[What to produce] Below are several entries. Transcribe exactly those lines that fall from the one with "Write part 3 of the Blender" through the one with "wire handle: two", end lines included.

**** Data supplied

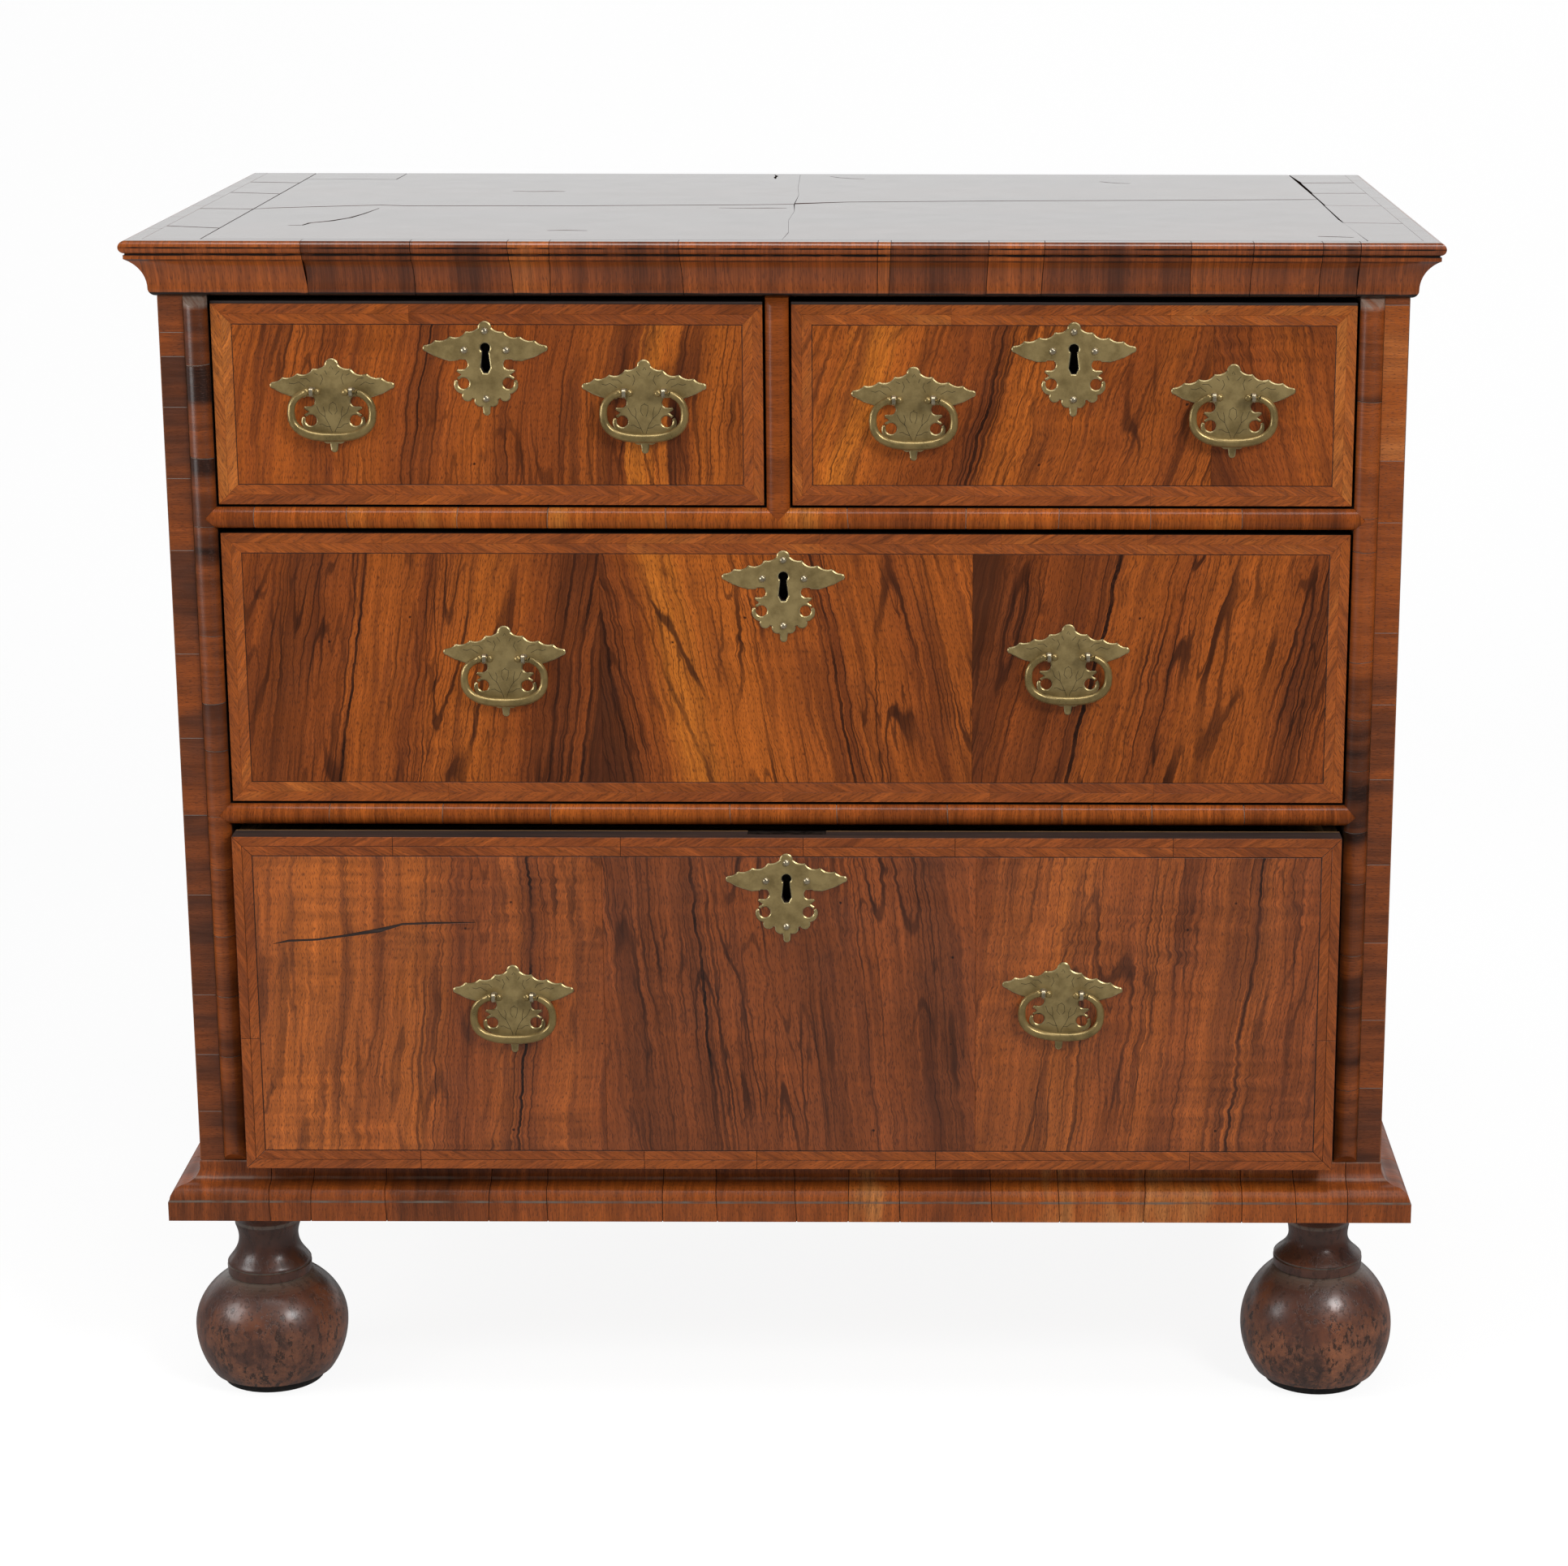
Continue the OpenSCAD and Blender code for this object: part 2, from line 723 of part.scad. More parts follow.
// Bolt with the notch in which the key lifts it
module lock_bolt(d) {
  top = front_top(d);
  leg_share = 0.2;
  leg = bolt_w * leg_share;
  color(IRON) in_frame(d) difference() {
    block([key_x(d) - bolt_w / 2, bolt_y, top - bolt_h], [key_x(d) + bolt_w / 2, bolt_y + bolt_t, top]);
    block([key_x(d) - bolt_w / 2 + leg, bolt_y - over, top - bolt_h - over],
      [key_x(d) + bolt_w / 2 - leg, bolt_y + bolt_t + over, key_z(d) + key_r + over]);
  }
}

// Points on the right half of a plate, as shares of half its width and of its height
cusp_shares = [[0.0645, 0.2687], [0.3054, 0.1754], [0.5591, 0.1231], [0.7957, 0.0820],
  [0.9462, 0.0311]];
// Radius of the hollow between two cusps, as shares of their distance
hollow_shares = [0.70, 0.70, 0.91, 1.15];
lower_shares = [
  [0.9527, -0.0382], [0.8172, -0.0877], [0.7097, -0.1132], [0.5806, -0.1400], [0.4731, -0.1358],
  [0.3871, -0.1160], [0.3720, -0.1188], [0.3226, -0.1726], [0.3720, -0.2277], [0.4581, -0.2291],
  [0.4710, -0.2461], [0.3935, -0.2843], [0.4301, -0.3027], [0.3634, -0.3890], [0.3634, -0.4668],
  [0.3011, -0.5092], [0.2043, -0.5417], [0.0989, -0.5615], [0, -0.5658]
];
// Rounds that are added and taken away: their middles, then their radii as shares of the height
round_shares = [[0, 0.212, 0.0707], [0.9484, -0.0042, 0.0339], [0.3634, -0.3890, 0.0990],
  [0.3011, -0.5092, 0.0580], [0.0989, -0.5615, 0.0622], [0, -0.6803, 0.0368]];
bite_shares = [[0.3720, -0.1726, 0.0566], [0.3591, -0.3748, 0.0608]];
curl_gap_shares = [[0.4258, -0.3607], [0.5247, -0.3182], [0.4978, -0.2970], [0.4151, -0.3536]];
tongue_shares = [[0, -0.55], [0.0710, -0.60], [0.0540, -0.6803], [0, -0.6803]];

function at(share) = [share[0] * plate_w / 2, share[1] * plate_h];

// A round hollow between two cusps, to the left of the line from p to q
module scallop(p, q, share) {
  chord = norm(q - p);
  radius = chord * share;
  away = [-(q - p)[1], (q - p)[0]] / chord;
  translate((p + q) / 2 + away * sqrt(radius * radius - chord * chord / 4)) circle(radius);
}

// Bat-wing plate: domed lobe, scalloped wings, open curls, a scalloped foot and its tongue
module plate_outline() {
  for (side = [0, 1]) mirror([side, 0]) difference() {
    union() {
      polygon([[0, 0], [0, plate_h * round_shares[0][1]], for (p = cusp_shares) at(p),
        for (p = lower_shares) at(p)]);
      for (r = round_shares) translate(at(r)) circle(plate_h * r[2]);
      polygon([for (p = tongue_shares) at(p)]);
    }
    for (i = [0 : len(hollow_shares) - 1])
      scallop(at(cusp_shares[i]), at(cusp_shares[i + 1]), hollow_shares[i]);
    for (r = bite_shares) translate(at(r)) circle(plate_h * r[2]);
    polygon([for (p = curl_gap_shares) at(p)]);
  }
}

// Domed pins of a key plate: their places from the plate's middle, and the size of their shanks
pin_shares = [[0, 0.181], [-0.3376, -0.0226], [0.3376, -0.0226], [0, -0.5375]];
pin_shank_r = 0.8;
pin_len = 6;

function pin_places() = [for (p = pin_shares) at(p)];

// A domed pin whose head stands on the plate's face
module domed_pin() {
  rise_share = 0.75;
  translate([0, -plate_t - fit, 0]) rotate([90, 0, 0]) intersection() {
    scale([1, 1, 1]) translate([0, 0, dome_r * (rise_share - 1)]) sphere(dome_r);
    cylinder(h = dome_r, r = dome_r);
  }
  translate([0, -plate_t - fit - over / 2, 0]) rotate([-90, 0, 0])
    cylinder(h = pin_len + plate_t + fit, r = pin_shank_r);
}

module escutcheon(d) {
  color(BRASS) in_frame(d) translate([key_x(d), 0, key_z(d)]) {
    difference() {
      along_y(-plate_t, 0) difference() {
        plate_outline();
        keyhole_outline();
      }
      for (p = pin_places()) translate([p[0], -plate_t - over, p[1]]) rotate([-90, 0, 0])
        cylinder(h = plate_t + 2 * over, r = pin_shank_r + fit);
    }
    for (p = pin_places()) translate([p[0], 0, p[1]]) domed_pin();
  }
}

// A post: shank through the front, collar on the plate and the eye that holds the bail's pin
module handle_post() {
  collar_share = 1.6;
  difference() {
    union() {
      translate([-eye_w / 2, -pivot_out, 0]) rotate([0, 90, 0]) cylinder(h = eye_w, r = eye_r);
      translate([0, -pivot_out + pin_r + turn_fit, 0]) rotate([-90, 0, 0])
        cylinder(h = pivot_out + front_t - pin_r - turn_fit, r = shank_r);
      translate([0, -plate_t - fit, 0]) rotate([90, 0, 0]) cylinder(h = over, r = shank_r * collar_share);
    }
    translate([-eye_w, -pivot_out, 0]) rotate([0, 90, 0]) cylinder(h = 2 * eye_w, r = pin_r + turn_fit);
  }
}

module handle_plate() {
  difference() {
    along_y(-plate_t, 0) plate_outline();
    both_sides() translate([post_half, -plate_t - over, -pivot_drop]) rotate([-90, 0, 0])
      cylinder(h = plate_t + 2 * over, r = shank_r + fit);
  }
  for (s = [-1, 1]) translate([s * post_half, 0, -pivot_drop]) handle_post();
}

module handle_plates(d) {
  color(BRASS) in_frame(d) for (side = [-1, 1]) at_handle(d, side) handle_plate();
}

// The bail: an oval bar that swells towards the grip, with pins and knobs through the eyes
squareness = 2.5;
bar_steps = 26;
bar_sides = 10;
knuckle_r = bar_end_r * 1.12;
knob_r = bar_end_r * 1.1;
bar_end_x = post_half + eye_w / 2 + slide_fit + knuckle_r;
knob_x = post_half - eye_w / 2 - slide_fit - knob_r;
end_angle = acos(pow(bar_end_x / bail_half, squareness / 2));
end_rise = pow(sin(end_angle), 2 / squareness);
oval_half = bail_drop / (1 + end_rise);

function signed_pow(v, e) = sign(v) * pow(abs(v), e);
function oval(a) = [bail_half * signed_pow(cos(a), 2 / squareness),
  oval_half * (signed_pow(sin(a), 2 / squareness) - end_rise)];
function bar_angle(i) = end_angle - i * (180 + 2 * end_angle) / bar_steps;
function bar_radius(i) = bar_end_r + (bar_grip_r - bar_end_r) * pow(sin(180 * i / bar_steps), 2);
function bar_ring(i) =
  let (a = bar_angle(i), c = oval(a), ahead = oval(a - 1) - oval(a + 1), n = ahead / norm(ahead))
  [for (j = [0 : bar_sides - 1])
    let (t = 360 * j / bar_sides, r = bar_radius(i))
    [c[0] - n[1] * r * cos(t), r * sin(t), c[1] + n[0] * r * cos(t)]];

module bail_bar() {
  points = [for (i = [0 : bar_steps]) each bar_ring(i)];
  last = bar_steps * bar_sides;
  sides = [for (i = [0 : bar_steps - 1]) for (j = [0 : bar_sides - 1])
    let (a = i * bar_sides + j, b = i * bar_sides + (j + 1) % bar_sides)
    each [[a, b, a + bar_sides], [b, b + bar_sides, a + bar_sides]]];
  ends = [[for (j = [0 : bar_sides - 1]) bar_sides - 1 - j], [for (j = [0 : bar_sides - 1]) last + j]];
  polyhedron(points = points, faces = concat(sides, ends), convexity = 6);
}

module bail(d, side) {
  color(BRASS) in_frame(d) at_handle(d, side) translate([0, -pivot_out, -pivot_drop]) {
      bail_bar();
      for (s = [-1, 1]) {
        translate([s * bar_end_x, 0, 0]) sphere(knuckle_r);
        translate([s * knob_x, 0, 0]) sphere(knob_r);
        translate([s * knob_x, 0, 0]) rotate([0, s * 90, 0]) cylinder(h = bar_end_x - knob_x, r = pin_r);
      }
    }
}

top_board();
cornice_front();
cornice_returns();
side_left();
side_right();
bottom_board();
back_boards();
dustboards();
top_rail();
drawer_rails();
divider();
stile_mouldings();
rail_mouldings();
stile_posts();
drawer_guides();
base_front();
base_returns();
foot_bearers();
feet();
foot_pads();
drawer_front(TOP_LEFT);  // top_left_front
drawer_sides(TOP_LEFT);  // top_left_sides
drawer_back(TOP_LEFT);  // top_left_back
drawer_bottom(TOP_LEFT);  // top_left_bottom
lock_case(TOP_LEFT);  // top_left_lock
lock_bolt(TOP_LEFT);  // top_left_bolt
escutcheon(TOP_LEFT);  // top_left_escutcheon
handle_plates(TOP_LEFT);  // top_left_handle_plates
bail(TOP_LEFT, -1);  // top_left_bail_left
bail(TOP_LEFT, 1);  // top_left_bail_right
drawer_front(TOP_RIGHT);  // top_right_front
drawer_sides(TOP_RIGHT);  // top_right_sides
drawer_back(TOP_RIGHT);  // top_right_back
drawer_bottom(TOP_RIGHT);  // top_right_bottom
lock_case(TOP_RIGHT);  // top_right_lock
lock_bolt(TOP_RIGHT);  // top_right_bolt
escutcheon(TOP_RIGHT);  // top_right_escutcheon
handle_plates(TOP_RIGHT);  // top_right_handle_plates
bail(TOP_RIGHT, -1);  // top_right_bail_left
bail(TOP_RIGHT, 1);  // top_right_bail_right
drawer_front(MIDDLE);  // middle_front
drawer_sides(MIDDLE);  // middle_sides
drawer_back(MIDDLE);  // middle_back
drawer_bottom(MIDDLE);  // middle_bottom
lock_case(MIDDLE);  // middle_lock
lock_bolt(MIDDLE);  // middle_bolt
escutcheon(MIDDLE);  // middle_escutcheon
handle_plates(MIDDLE);  // middle_handle_plates
bail(MIDDLE, -1);  // middle_bail_left
bail(MIDDLE, 1);  // middle_bail_right
drawer_front(BOTTOM);  // bottom_front
drawer_sides(BOTTOM);  // bottom_sides
drawer_back(BOTTOM);  // bottom_back
drawer_bottom(BOTTOM);  // bottom_bottom
lock_case(BOTTOM);  // bottom_lock
lock_bolt(BOTTOM);  // bottom_bolt
escutcheon(BOTTOM);  // bottom_escutcheon
handle_plates(BOTTOM);  // bottom_handle_plates
bail(BOTTOM, -1);  // bottom_bail_left
bail(BOTTOM, 1);  // bottom_bail_right
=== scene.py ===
"""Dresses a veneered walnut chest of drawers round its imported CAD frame.

The drawer fronts get figured leaves and feather banding, the mouldings are cut into cross-grained
blocks, the brasses are chamfered and engraved, and a plain studio lights the whole.
"""

import math
import random

import bmesh
import bpy
import numpy as np
from bpy.props import FloatProperty, FloatVectorProperty, IntProperty, PointerProperty
from mathutils import Matrix, Vector
from mathutils.geometry import tessellate_polygon


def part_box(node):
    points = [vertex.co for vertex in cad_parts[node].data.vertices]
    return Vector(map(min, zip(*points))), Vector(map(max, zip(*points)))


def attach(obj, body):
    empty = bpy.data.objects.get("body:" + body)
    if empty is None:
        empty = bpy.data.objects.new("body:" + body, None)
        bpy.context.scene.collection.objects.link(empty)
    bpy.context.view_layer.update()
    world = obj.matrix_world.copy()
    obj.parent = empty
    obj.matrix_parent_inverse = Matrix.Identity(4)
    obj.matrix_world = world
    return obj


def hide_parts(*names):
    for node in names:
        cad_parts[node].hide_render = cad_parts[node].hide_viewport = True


bl_info = {
    "name": "Walnut chest of drawers",
    "version": (1, 0, 0),
    "blender": (4, 5, 0),
    "location": "3D View > Sidebar > Chest",
    "description": "Veneers, mouldings, brasses and a studio for a chest of drawers",
    "category": "Object",
}

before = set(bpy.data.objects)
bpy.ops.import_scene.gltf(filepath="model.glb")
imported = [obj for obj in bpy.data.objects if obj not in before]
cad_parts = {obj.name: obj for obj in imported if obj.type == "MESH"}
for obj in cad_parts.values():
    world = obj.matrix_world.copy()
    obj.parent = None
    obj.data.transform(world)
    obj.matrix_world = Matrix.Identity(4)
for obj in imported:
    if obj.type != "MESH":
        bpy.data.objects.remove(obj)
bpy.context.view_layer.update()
MM = 0.001
DRAWERS = ("top_left", "top_right", "middle", "bottom")
SIDE_LOW, SIDE_HIGH = 200.5, 881.5

# Finishes as the eye reads them on the piece, in sRGB
TONES = {
    "gold": "#b5651d",
    "honey": "#a25418",
    "orange": "#934a16",
    "russet": "#803e14",
    "brown": "#663111",
    "umber": "#48230e",
    "vein": "#1c0c06",
}
SUN_FADED = "#381c0e", "#4f2c17"
WHITE = (1, 1, 1, 1)
WAXED = dict(coat=1.0, coat_rough=0.14, rough=(0.23, 0.27), shine=0.5)


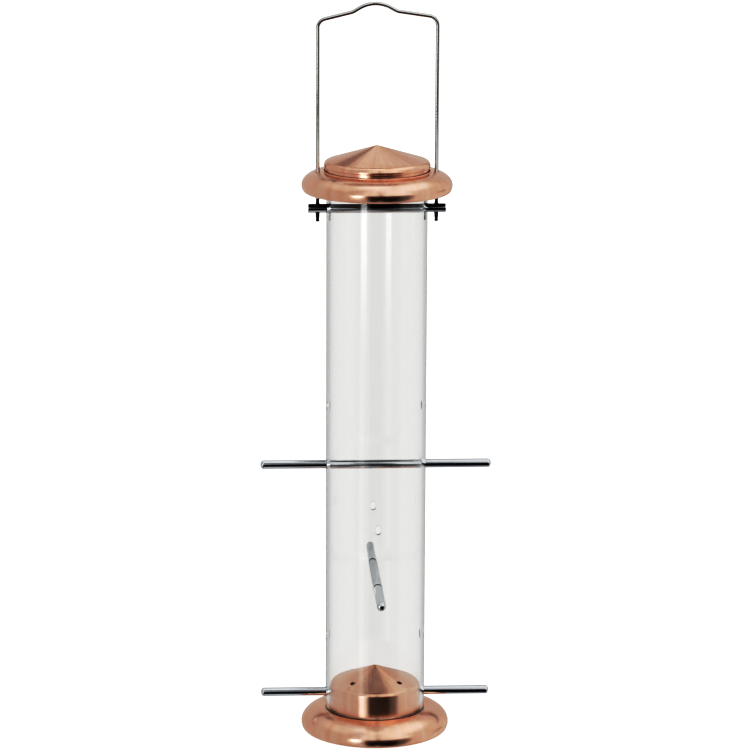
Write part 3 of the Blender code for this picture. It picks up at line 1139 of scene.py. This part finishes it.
# ---- Handle -----------------------------------------------------------------------------------
@dataclass
class Handle:
    """Bent wire handle: two legs through the crossbar, sloping shoulders and a hump for a hook."""

    wire: Material
    dark_metal: Material
    radius: float = WIRE_RADIUS
    leg_end: float = span("handle_wire", Axis.Z)[0]
    bar_top: float = span("crossbar", Axis.Z)[1]
    # how far above the crossbar the dark steel on the legs reaches
    dark_reach: float = 0.0030
    left_corner: Point = (-LEG_OFFSET, 0.4319)
    left_bend: Point = (-0.0146, 0.4369)
    crest: Point = (-0.0016, 0.4447)
    right_bend: Point = (0.0116, 0.4373)
    right_corner: Point = (LEG_OFFSET, 0.4338)
    corner_radius: float = 0.0055
    shallow_radius: float = 0.0080
    crest_radius: float = 0.0184
    crimp: Point = (0.0010, 0.0019)        # half widths of a crimp, in the handle's plane and across it
    crimp_under: Point = (0.0010, 0.0022)  # reach of the lower crimp, above the leg's end
    crimp_over: Point = (0.0010, 0.0024)   # reach of the upper crimp, above the crossbar
    crimp_run: float = 0.0006              # length over which the wire goes from round to flat
    end_rounding: float = 0.0004
    end_flat: float = 0.55                 # radius of the leg's end face over the wire's
    segments: int = 32
    bend_step: float = 3.0

    def bend(self, before: Point, corner: Point, after: Point, radius: float) -> list[Vector]:
        """Round one corner of the path.

        Args:
            before: corner before it.
            corner: the corner itself.
            after: corner after it.
            radius: radius of the bend, to the middle of the wire.

        Returns:
            Points along the bend.
        """
        arriving = (Vector(corner) - Vector(before)).normalized()
        leaving = (Vector(after) - Vector(corner)).normalized()
        turn = arriving.angle_signed(leaving)
        start = Vector(corner) - arriving * radius * math.tan(abs(turn) / 2.0)
        side = Vector((-arriving.y, arriving.x)) * (-1.0 if turn > 0.0 else 1.0)
        centre = start + side * radius
        steps = max(4, round(abs(math.degrees(turn)) / self.bend_step))
        points = []
        for step in range(steps + 1):
            spoke = start - centre
            spoke.rotate(Matrix.Rotation(-turn * step / steps, 2))
            points.append(centre + spoke)
        return points

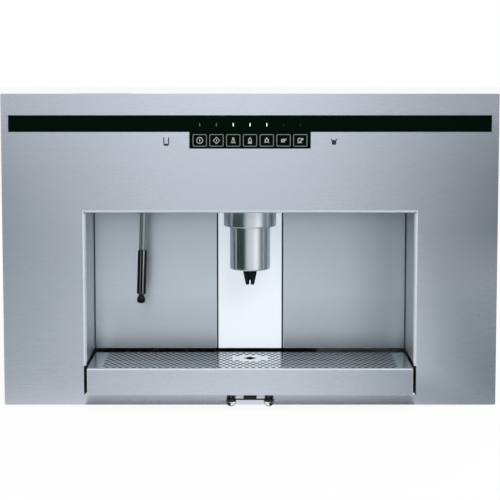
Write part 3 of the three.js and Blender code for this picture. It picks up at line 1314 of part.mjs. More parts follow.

********

[Result of this task]
Write part 3 of the Blender code for this picture. It picks up at line 1139 of scene.py. This part finishes it.
# ---- Handle -----------------------------------------------------------------------------------
@dataclass
class Handle:
    """Bent wire handle: two legs through the crossbar, sloping shoulders and a hump for a hook."""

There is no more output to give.